In this article we will discuss about:- 1. Characters of Typhaceae 2. Distribution of Typhaceae 3. Economic Importance 4. Affinities.
Characters of Typhaceae:
Herb tall of marshy places, perennial, leaves erect, linear, distichous, thick and spongy; flowers monoecious, minute, densely crowded in cylindrical bracteate spikes; perianth of 5 hair or O; male flower with stamens 2-5, filament capillary, anther erect, bi-celled; female flower – ovary 1, unilocular; fruits nutlets; seeds endospermic.
A. Vegetative characters:
Habit:
Aquatic or marshy, perennial herbs occurring in ponds, ditches, lakes on river banks.
Root:
Adventitious, fibrous.
Stem:
Rhizome – long, creeping, thick, clothed.
Leaf:
Scale leaves in two lateral rows on the rhizome, in their axils arise aerial shoots bearing two-ranked foliage leaves with narrow, linear, thin and spongy, more or less twisted lamina and sheathing leaf-base. The lower leaves reduced to long sheaths represent a transitory stage between the aerial and scale leaves on the rhizome.
B. Floral characters:
Inflorescence:
Spike, bearing yellow male flowers above and brownish female flowers below, often intermixed with hair-like bracteoles with dilated tips.
Flower:
Small, unisexual, each subtended by one caducous bract-like spathe and enclosed by hairs or scales which according to some botanists represent reduced perianth.
Male flower:
Perianth:
Represented by 3 or 6 hair-like outgrowth free, inferior or absent (Typha minima).
Androecium:
Stamens two to five or reduced to one, e.g., Typha minima, variously monadelphous; anthers basifixed, linear, connective long, projecting beyond the anthers; pollen grains simple or in tetrads.
Female flower:
Perianth:
As in male flower but represented by many one-celled hair.
Gynoecium:
Bracteate or ebracreate, e.g., Typha latifolia; carpel one, unilocular with a single, pendulous ovule; gynophore long beset with numrous hairs which help in the dispersal of fruit; style capillary with a narrow or ligulate stigma, clavate tipped, pistillodes frequent among the flowers in some species.
Fruit:
An achene.
Seed:
Endospermic, small.
Pollination:
Anemophilous.
Distribution of Typhaceae:
Small family of monotypic genus – Typha and with 15-20 species, which are distributed both in temperate and tropical regions.
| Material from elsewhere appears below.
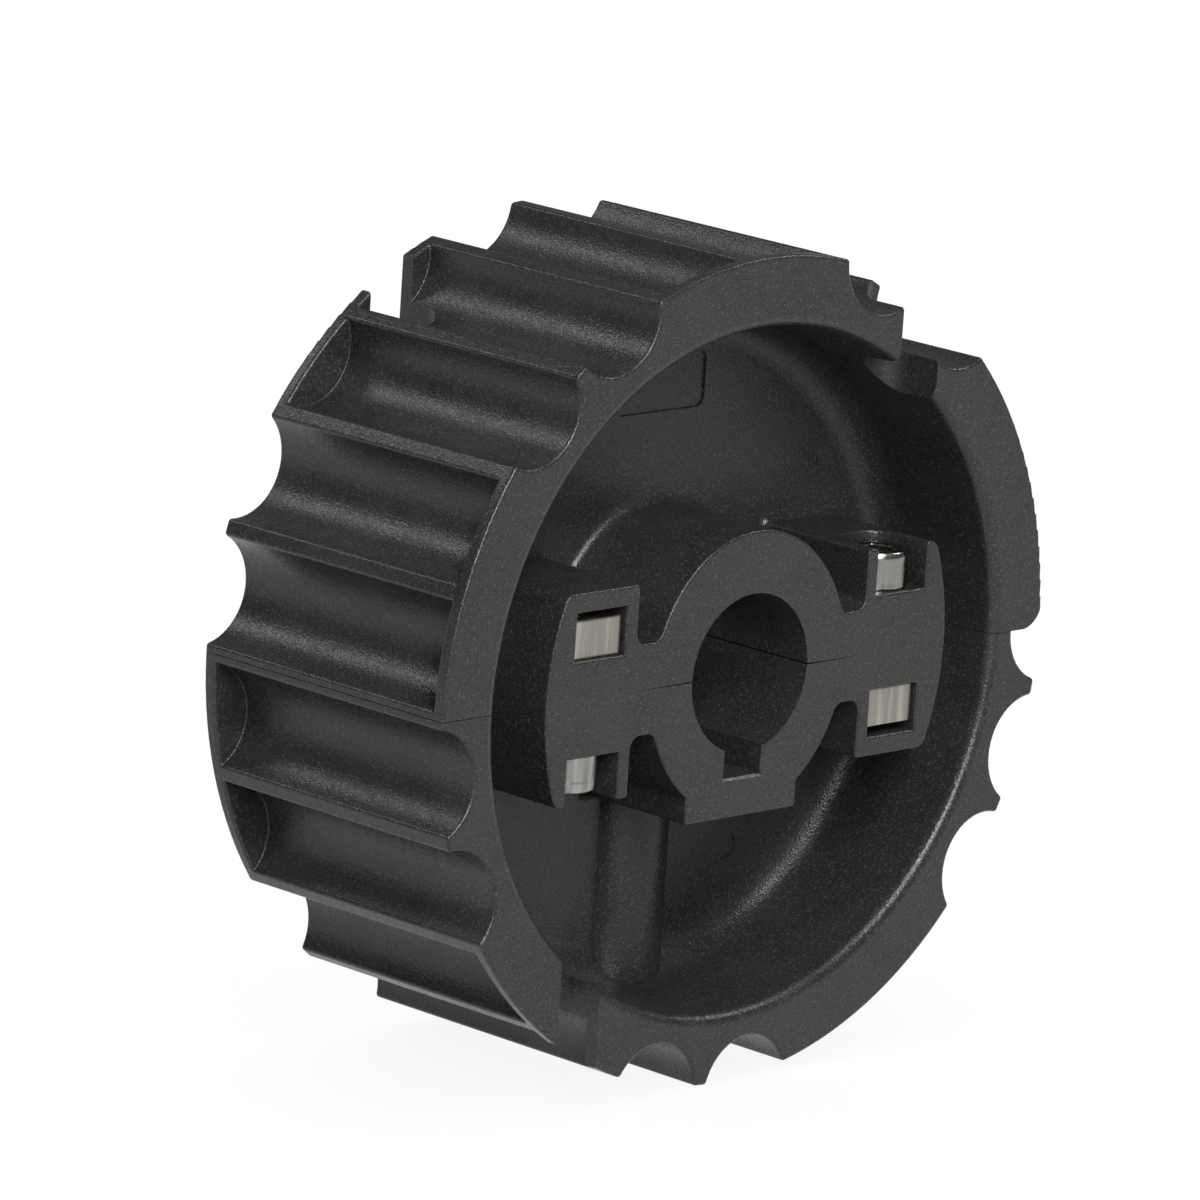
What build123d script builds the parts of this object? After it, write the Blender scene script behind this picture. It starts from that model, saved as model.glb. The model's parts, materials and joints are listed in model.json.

Economic Importance of Typhaceae:
1. Medicinal:
The root stock of T. angustata is astringent and diuretic. The down of the ripe fruit of T. elephantina is used as an application to wounds and ulcers, which acts as a medicated cotton. The root stocks are used in measels, dysentery and gonorrhoea. The stamens and pollen grains of T. laxmanni are astringent and styptic.
2. General:
The leaves of T. elephantina are used for thatching. The leaves of T. latifolia are used to manufacture baskets, mats, and seats of chair. According to Cook (1958) the flowers of T. angustata are used in the preparation of a yellow cake called Bur and is eaten by the natives all over Sind area.
Affinities of Typhaceae:
Bentham and Hooker placed the family in the series Nudiflorae while Engler and Rendle placed it in series Pandanales. According to Engler and Rendle it is the first and most primitive in the Monocotyledons because of simple unisexual flowers consisting of one for few essential organs; where as Hutchinson placed it in separate order Typhales with Sparganiceae after Arales, he regards Typhales as very reduced order derived from Liliaceae on parallel line with Araceae. Typhaceae has some affinity with Araecae.
Common plant of the family:
1. Typha elephantina – growing in marshes.
2. T. angustata – gregarious, found throughout India.